The entire sketch above is performed in one draw call in WebGL

To stress test the system, we created a sketch that took 20 minutes filling the space with as many vertices as we could. The resulting sketch still played at 60fps in WebGL.

Since each of the original vertices of a stroke also contained time, we can easily play back the data. Re-calculating the strokes per-frame would be really slow, so instead we pre-computed the entire sketch on load and simply revealed each quad when it was time to do so.

Hiding a quad simply meant collapsing its vertices to the 0,0,0 point. When the time has reached the point at which the quad is supposed to be revealed, we reposition the vertices back into place.

An area for improvement is manipulating the vertices entirely on the GPU with shaders. The current implementation places them by looping through the vertex array from the current timestamp, checking which vertices need to be revealed and then updating the geometry. This puts a lot of load on the CPU which causes the fan to spin as well as wasting battery life.

Recording the Artists

We felt that the sketches themselves wouldn't be enough. We wanted to show the artists inside their sketches, painting each brushstroke.

To capture the artists, we used Microsoft Kinect cameras to record the depth data of the artists' body in space. This gives us the ability to show their three dimensional figures in the same space the drawings appear.

Since the artist's body would occlude itself preventing us from seeing what's behind it, we used a double Kinect system, both at opposite sides of the room pointing at the center.

In addition to the depth information, we also captured the color information of the scene with standard DSLR cameras. We used the excellent DepthKit software to calibrate and merge the footage from the depth camera and the color cameras. The Kinect is capable of recording color, but we chose to use DSLRs because we could control the exposure settings, use beautiful high-end lenses, and record in high definition.

To record the footage, we built a special room to house the HTC Vive, the artist and the camera. All surfaces were covered with material that absorbed infrared light to give us a cleaner point cloud (duvetyne on the walls, ribbed rubber matting on the floor). In case the material showed up in the point cloud footage, we chose black material so it wouldn't be as distracting as something that was white.

The resulting video recordings gave us enough information to project a particle system. We wrote some additional tools in openFrameworks to further clean up the footage, in particular removing the floors, walls and ceiling.


All four channels of a recorded video session (two color channels above and two depth below)

In addition to showing the artists, we wanted to render the HMD and the controllers in 3D as well. This was not only important for showing the HMD in the final output clearly (the HTC Vive's reflective lenses were throwing off Kinect's IR readings), it gave us points of contact for debugging the particle output and lining up the videos with the sketch.

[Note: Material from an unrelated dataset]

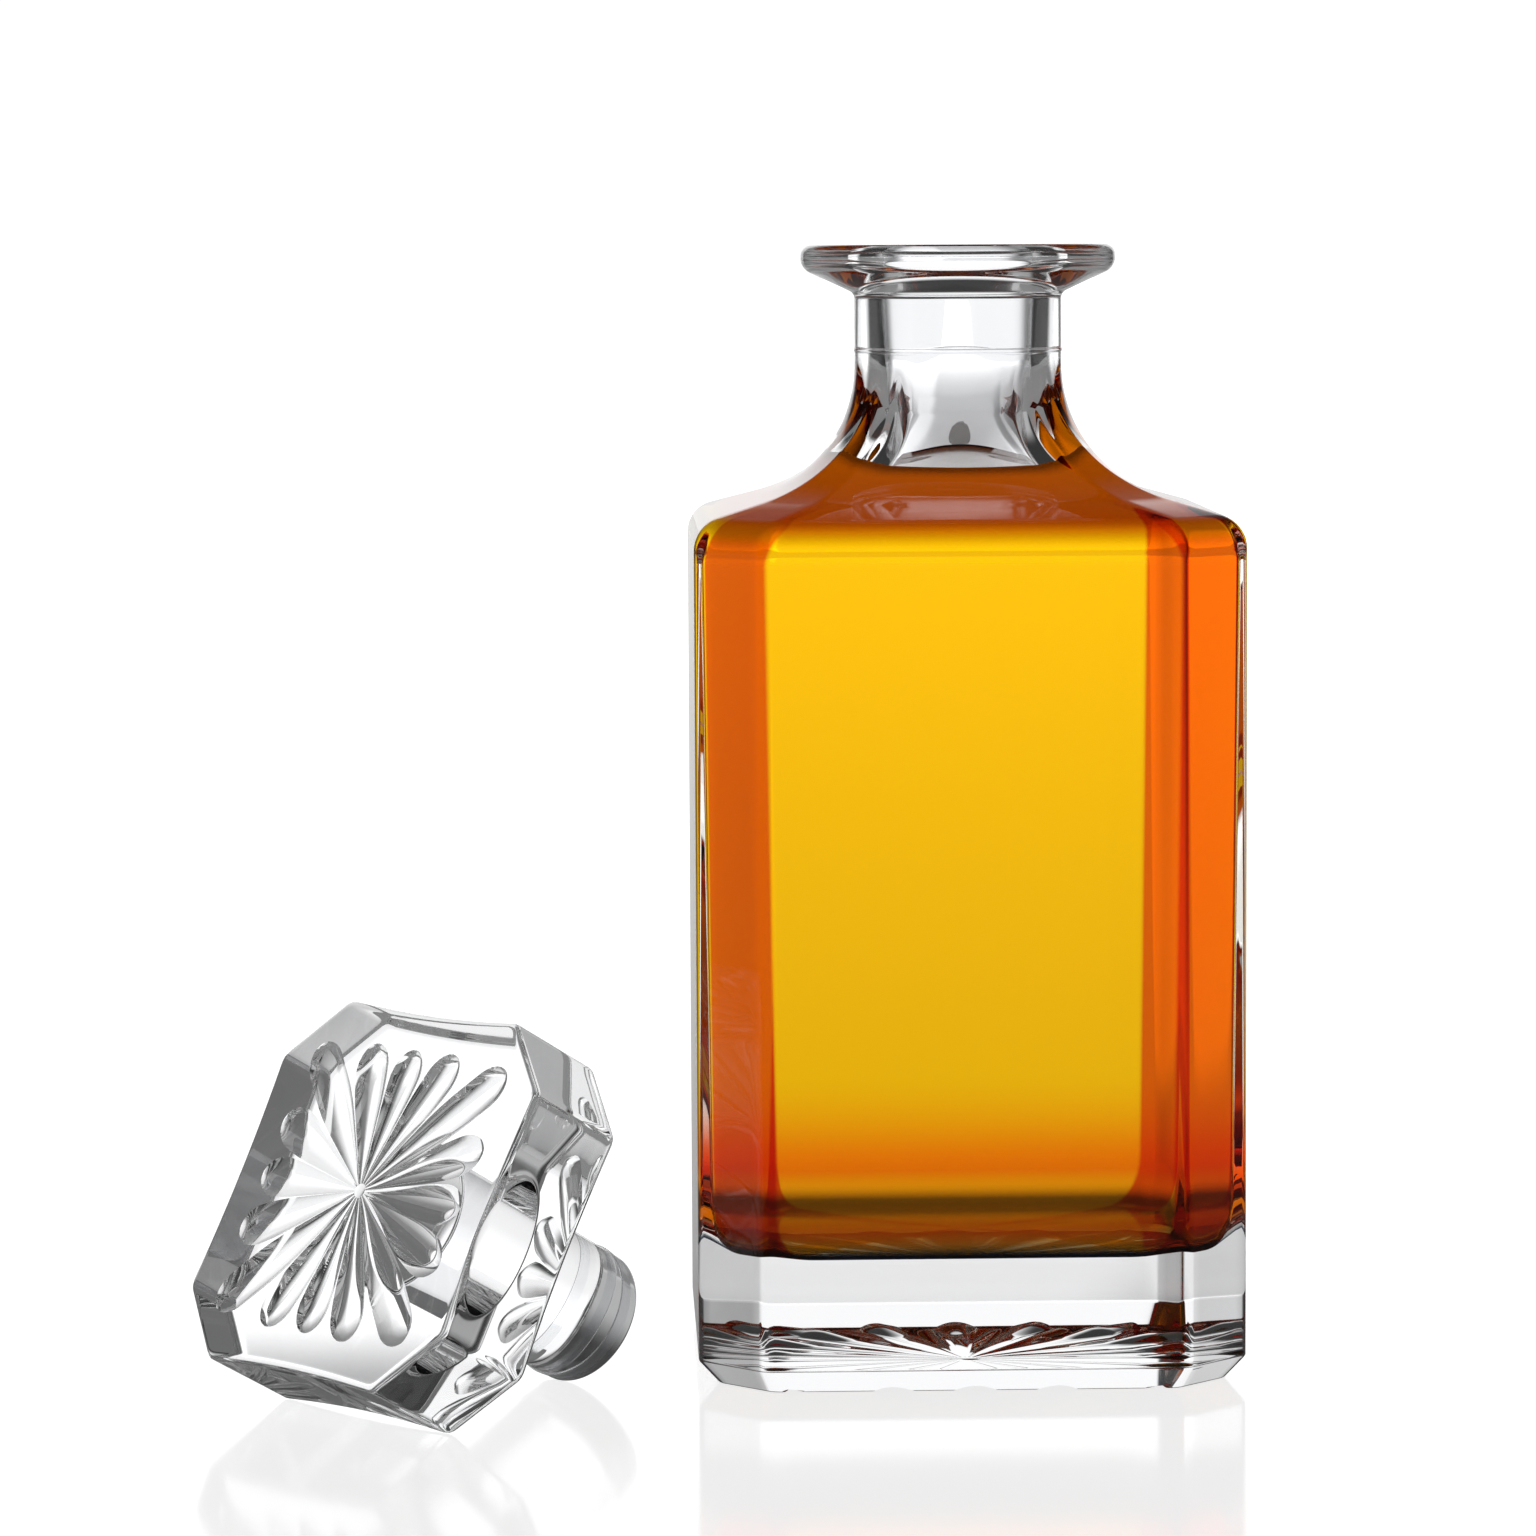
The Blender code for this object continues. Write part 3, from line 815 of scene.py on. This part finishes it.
def floor_glow(tree):
    """How bright the floor is: even in plain view, with bright and dark zones seen through glass.

    It is dimmer to rays that were just mirrored, as if they were taken through a polariser.
    """
    coordinates = tree.nodes.new("ShaderNodeTexCoord")
    split = tree.nodes.new("ShaderNodeSeparateXYZ")
    tree.links.new(coordinates.outputs["Object"], split.inputs["Vector"])
    x, y, _ = split.outputs
    by_bottle = ramp(tree, x, *FLOOR_BY_BOTTLE)
    start = math_node(tree, "MULTIPLY", by_bottle, FLOOR_DARK_BEHIND_BOTTLE)
    behind = ramp(tree, math_node(tree, "SUBTRACT", y, start), *FLOOR_BRIGHT_BEHIND)
    across = math_node(tree, "SUBTRACT", x, FLOOR_FAN_FROM[0])
    ahead = math_node(tree, "SUBTRACT", y, FLOOR_FAN_FROM[1])
    aside = math_node(tree, "ABSOLUTE", math_node(tree, "ARCTAN2", across, ahead))
    fan = ramp(tree, aside, FLOOR_FAN_FADES, FLOOR_FAN_EDGE)
    strip_side, strip_end = ramp(tree, x, *FLOOR_STRIP_SIDE), ramp(tree, y, *FLOOR_STRIP_END)
    strip = math_node(tree, "MULTIPLY", strip_side, strip_end)
    strip = math_node(tree, "MULTIPLY", strip, math_node(tree, "SUBTRACT", 1.0, by_bottle))
    fan = math_node(tree, "MAXIMUM", fan, strip)
    bright = math_node(tree, "MULTIPLY", behind, fan)
    most = math_node(tree, "SUBTRACT", FLOOR_GLOW_BY_STOPPER, FLOOR_NEAR)
    less = math_node(tree, "MULTIPLY", by_bottle, FLOOR_GLOW_BY_STOPPER - FLOOR_GLOW)
    bright = math_node(tree, "MULTIPLY", bright, math_node(tree, "SUBTRACT", most, less))
    away = math_node(tree, "ADD", math_node(tree, "ABSOLUTE", x), math_node(tree, "ABSOLUTE", y))
    far_off, in_front = ramp(tree, away, *FLOOR_FAR_FROM), ramp(tree, y, *FLOOR_FAR_SIDE)
    far = math_node(tree, "MULTIPLY", far_off, in_front)
    far = math_node(tree, "MULTIPLY", far, FLOOR_FAR - FLOOR_NEAR)
    dim = math_node(tree, "ADD", far, FLOOR_NEAR)
    through = math_node(tree, "ADD", bright, dim)
    through = math_node(tree, "MULTIPLY", through, for_mirror(tree, FLOOR_IN_MIRRORS))
    path = tree.nodes.new("ShaderNodeLightPath")
    seen = math_node(tree, "MULTIPLY", path.outputs["Is Camera Ray"], FLOOR_SEEN)
    unseen = math_node(tree, "SUBTRACT", 1.0, path.outputs["Is Camera Ray"])
    return math_node(tree, "ADD", math_node(tree, "MULTIPLY", through, unseen), seen)


def make_floor():
    """A wide, pale, slightly glossy table top that glows softly, so that nothing casts a shadow."""
    bm = bmesh.new()
    corners = ((-1, -1), (1, -1), (1, 1), (-1, 1))
    bm.faces.new([bm.verts.new((x * FLOOR_HALF, y * FLOOR_HALF, 0.0)) for x, y in corners])
    material = principled(
        "studio_floor",
        Base_Color=FLOOR_COLOUR,
        Roughness=FLOOR_ROUGHNESS,
        IOR=FLOOR_IOR,
        Emission_Color=WHITE,
    )
    tree = material.node_tree
    tree.links.new(floor_glow(tree), tree.nodes["Principled BSDF"].inputs["Emission Strength"])
    floor = finish_mesh(bm, "studio_floor", [material])
    floor.location.z = -FLOOR_DROP


def make_flag():
    """A one-sided card between the pieces that glows a dim grey, hidden from the camera: painted grey
    shade in the stopper that keeps the whisky's gold out of it.

    Only rays that come through the stopper meet it. From its back it lets everything through.
    """
    x = BOTTLE_AT.x - BODY_HALF - FLAG_OFF
    low, high = BOTTLE_AT.y - FLAG_HALF, BOTTLE_AT.y + FLAG_HALF
    corners = ((x, low, 0.0), (x, low, FLAG_TOP), (x, high, FLAG_TOP), (x, high, 0.0))
    bm = bmesh.new()
    bm.faces.new([bm.verts.new(c) for c in corners])
    material = bpy.data.materials.new("studio_flag")
    material.use_nodes = True
    tree = material.node_tree
    tree.nodes.remove(tree.nodes["Principled BSDF"])
    glow = tree.nodes.new("ShaderNodeEmission")
    glow.inputs["Strength"].default_value = FLAG_LEVEL
    clear = tree.nodes.new("ShaderNodeBsdfTransparent")
    side = tree.nodes.new("ShaderNodeNewGeometry")
    mix = tree.nodes.new("ShaderNodeMixShader")
    tree.links.new(side.outputs["Backfacing"], mix.inputs["Fac"])
    tree.links.new(glow.outputs["Emission"], mix.inputs[1])
    tree.links.new(clear.outputs["BSDF"], mix.inputs[2])
    tree.links.new(mix.outputs["Shader"], material_output(tree).inputs["Surface"])
    flag = finish_mesh(bm, "studio_flag", [material])
    if flag.data.polygons[0].normal.x > 0:
        flag.data.flip_normals()
    flag.visible_camera = False
    flag.visible_diffuse = False


def make_world():
    """Tall bright panels on four sides, with dark gaps at the corners and a dark ceiling.

    In plain view it is white all round.
    """
    world = bpy.data.worlds.new("studio")
    bpy.context.scene.world = world
    world.use_nodes = True
    tree = world.node_tree
    background = tree.nodes["Background"]
    coordinates = tree.nodes.new("ShaderNodeTexCoord")
    split = tree.nodes.new("ShaderNodeSeparateXYZ")
    tree.links.new(coordinates.outputs["Generated"], split.inputs["Vector"])
    x, y, z = split.outputs
    aside = math_node(tree, "ABSOLUTE", math_node(tree, "ARCTAN2", x, y))
    turn = math_node(tree, "ABSOLUTE", math_node(tree, "PINGPONG", aside, math.pi / 4))
    panel = ramp(tree, turn, PANEL_FADES, PANEL_EDGE)
    height = ramp(tree, z, PANEL_TOP, PANEL_TOP_FADES)
    behind = ramp(tree, y, *BACK_PANEL_TURN)
    more = math_node(tree, "MULTIPLY", behind, PANEL_LEVEL - SIDE_LEVEL)
    power = math_node(tree, "ADD", more, SIDE_LEVEL)
    level = math_node(tree, "MULTIPLY", math_node(tree, "MULTIPLY", panel, height), power)
    level = math_node(tree, "ADD", level, GAP_LEVEL)
    turned_back, low = ramp(tree, y, *BACKDROP_TURN), ramp(tree, z, *BACKDROP_TOP)
    backdrop = math_node(tree, "MULTIPLY", turned_back, low)
    mirrored = math_node(tree, "MAXIMUM", for_mirror(tree, WORLD_IN_MIRRORS), backdrop)
    level = math_node(tree, "MULTIPLY", level, mirrored)
    path = tree.nodes.new("ShaderNodeLightPath")
    seen = math_node(tree, "MAXIMUM", level, path.outputs["Is Camera Ray"])
    tree.links.new(seen, background.inputs["Strength"])
    background.inputs["Color"].default_value = WHITE


def make_camera():
    """A front view, from a little left of the bottle and level with its lip."""
    forward = Vector((0.0, math.cos(CAMERA_PITCH), -math.sin(CAMERA_PITCH)))
    right = Vector((1.0, 0.0, 0.0))
    up = right.cross(forward)
    level_right = right * math.cos(CAMERA_ROLL) + up * math.sin(CAMERA_ROLL)
    level_up = up * math.cos(CAMERA_ROLL) - right * math.sin(CAMERA_ROLL)
    data = bpy.data.cameras.new("camera")
    data.sensor_width = CAMERA_SENSOR
    data.lens = CAMERA_LENS
    camera = bpy.data.objects.new("camera", data)
    bpy.context.scene.collection.objects.link(camera)
    turned = Matrix((level_right, level_up, -forward)).transposed().to_4x4()
    camera.matrix_world = Matrix.Translation(BOTTLE_AT + CAMERA_FROM_BOTTLE) @ turned
    bpy.context.scene.camera = camera


def set_up_render():
    scene = bpy.context.scene
    scene.view_settings.view_transform = "Standard"
    scene.cycles.max_bounces = BOUNCES
    scene.cycles.transmission_bounces = BOUNCES
    scene.cycles.glossy_bounces = GLOSSY_BOUNCES
    scene.cycles.transparent_max_bounces = CLEAR_BOUNCES


def make_pieces():
    dry_glass = crystal("crystal", CRYSTAL_IOR)
    wet_glass = crystal("crystal_wetted", CRYSTAL_IOR / WHISKY_IOR)
    clear_seal = principled(
        "clear_silicone",
        Base_Color=SEAL_COLOUR,
        Roughness=SEAL_ROUGHNESS,
        IOR=SEAL_IOR,
        Transmission_Weight=1.0,
    )
    bottle = make_bottle(dry_glass, wet_glass)
    # Against the glass the whisky bends nothing: the wetted glass has the index of the pair.
    whisky_body = whisky("whisky_body", 1.0, Base_Color=WHITE)
    paint_whisky_shade(whisky_body)
    # Its free surface carries painted shade and a painted blue-grey reflection.
    whisky_surface = whisky(
        "whisky_surface",
        WHISKY_IOR,
        Base_Color=SURFACE_PAINTED_SHADE_COLOUR,
        Specular_Tint=SURFACE_PAINTED_REFLECTION_TINT,
    )
    drink = make_whisky(whisky_body, whisky_surface)
    stopper = make_stopper(dry_glass)
    ring = make_seal_ring(clear_seal)
    for piece, node, body, slot in (
        (bottle, "decanter_bottle", "bottle", "crystal"),
        (stopper, "stopper", "stopper", "crystal"),
        (ring, "stopper_seal_ring", "stopper", "clear_seal"),
    ):
        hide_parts(node)
        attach(piece, body)
    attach(drink, "bottle")


def main():
    set_up_render()
    make_pieces()
    make_floor()
    make_flag()
    make_world()
    make_camera()


main()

The head mounted display, controllers, and particles lined up

This was done by writing a custom plugin into Tilt Brush that extracted the positions of the HMD and controllers each frame. Since Tilt Brush runs at 90fps, tons of data streamed out and a sketch's input data was upwards of 20mb uncompressed. We also used this technique to capture events that aren't recorded in the typical Tilt Brush save file, such as when the artist selects an option on the tools panel and the position of the mirror widget.

In processing the 4TB of data we captured, one of the biggest challenges was aligning all the different visual/data sources. Each video from a DSLR camera need to be aligned with the corresponding Kinect, so that the pixels aligned in space as well as time. Then the footage from these two camera rigs needed to be aligned with each other to form a single artist. Then we needed to align our 3d artist with the data captured from their drawing. Phew! We wrote browser based tools to help with most of these tasks, and you can try them yourself here.

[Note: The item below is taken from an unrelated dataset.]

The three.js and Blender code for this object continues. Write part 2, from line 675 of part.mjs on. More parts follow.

Once the data was aligned, we used some scripts written in NodeJS to process it all and output a video file and series of JSON files, all trimmed and synchronized. To reduce the file size, we did three things. First, we reduced the accuracy of each floating point number so that they are at maximum 3 decimal's worth of precision. Second, we cut the number of points by a third to 30fps, and interpolated the positions client-side. Finally, we serialized the data so instead of using plain JSON with key/value pairs, an order of values is created for position and rotation of the HMD and controllers. This cut the file size down to just shy of 3mb which was acceptable to deliver over the wire.

Since the video itself is served as an HTML5 video element that is read in by a WebGL texture to become particles, the video itself needed to play hidden in the background. A shader converts the colors in the depth imagery into positions in 3D space. James George has shared a great example of how you can do with with footage straight out of DepthKit.

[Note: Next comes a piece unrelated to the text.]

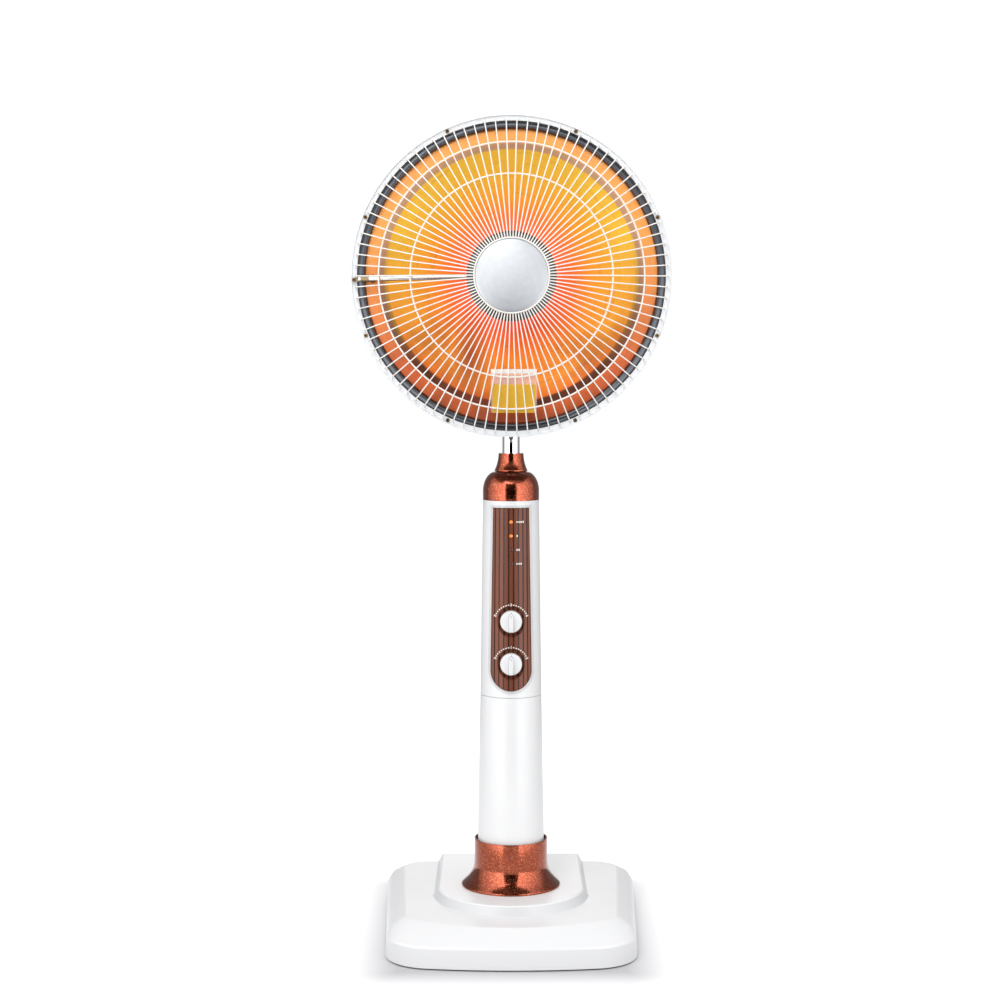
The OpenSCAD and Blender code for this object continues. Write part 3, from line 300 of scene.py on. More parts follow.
def makeMetal(color, low, high, stretch=brushLook["along"], depth=metalLook["depth"], tarnish=None):
    material, tree, inputs = newMaterial(Metallic=1.0)
    brushed = effect(tree, "brush", Stretch=stretch, Low=low, High=high)
    darker = tarnish or shaded(color, metalLook["darker"])
    plug(tree, inputs, Base_Color=mixColors(tree, effect(tree, "grain")["Mottle"], color, darker),
         Roughness=brushed["Roughness"], Normal=bump(tree, brushed["Height"], depth))
    return material


def makeSpunMetal(color, low, high, depth=metalLook["spunDepth"]):
    material, tree, inputs = newMaterial(Metallic=1.0)
    spun = effect(tree, "spin", Pitch=metalLook["pitch"], Center=dishLook["center"])
    darker = shaded(color, metalLook["spunDarker"])
    plug(tree, inputs, Base_Color=mixColors(tree, spun["Streaks"], color, darker),
         Roughness=remap(tree, spun["Height"], 0.0, 1.0, low, high),
         Normal=bump(tree, spun["Height"], depth))
    return material


plasticLook = {"lighter": 1.35, "lift": 0.004, "dustColor": srgb(168, 162, 152)}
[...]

iOS has restrictions on inline video playback, which we assume is to prevent users from being pestered by web video ads that autoplay. We used a technique similar to other workarounds on the web, which is to copy the video frame into a canvas and manually update the video seek time, every 1/30 of a second.

videoElement.addEventListener( 'timeupdate', function(){  
  videoCanvas.paintFrame( videoElement );      
});

function loopCanvas(){

  if( videoElement.readyState === videoElement.HAVE\_ENOUGH\_DATA ){

    const time = Date.now();  
    const elapsed = ( time - lastTime ) / 1000;

    if( videoState.playing && elapsed >= ( 1 / 30 ) ){  
      videoElement.currentTime = videoElement.currentTime + elapsed;  
      lastTime = time;  
    }

  }

}

frameLoop.add( loopCanvas );

Our approach had the unfortunate side-effect of significantly lowering iOS framerate since the copying of pixel buffer from video to canvas is very CPU-intensive. To get around this, we simply served smaller sized versions of the same videos which allow at least 30fps on an iPhone 6.

Conclusion

The general consensus for VR software development as of 2016 is to keep geometries and shaders simple so that you can run at 90+fps in an HMD. This turned out to be a really great target for WebGL demos since the techniques used in Tilt Brush map very nicely to WebGL.

While web browsers displaying complex 3D meshes is not exciting in and of itself, this was a proof of concept that cross pollination of VR work and the web is entirely possible.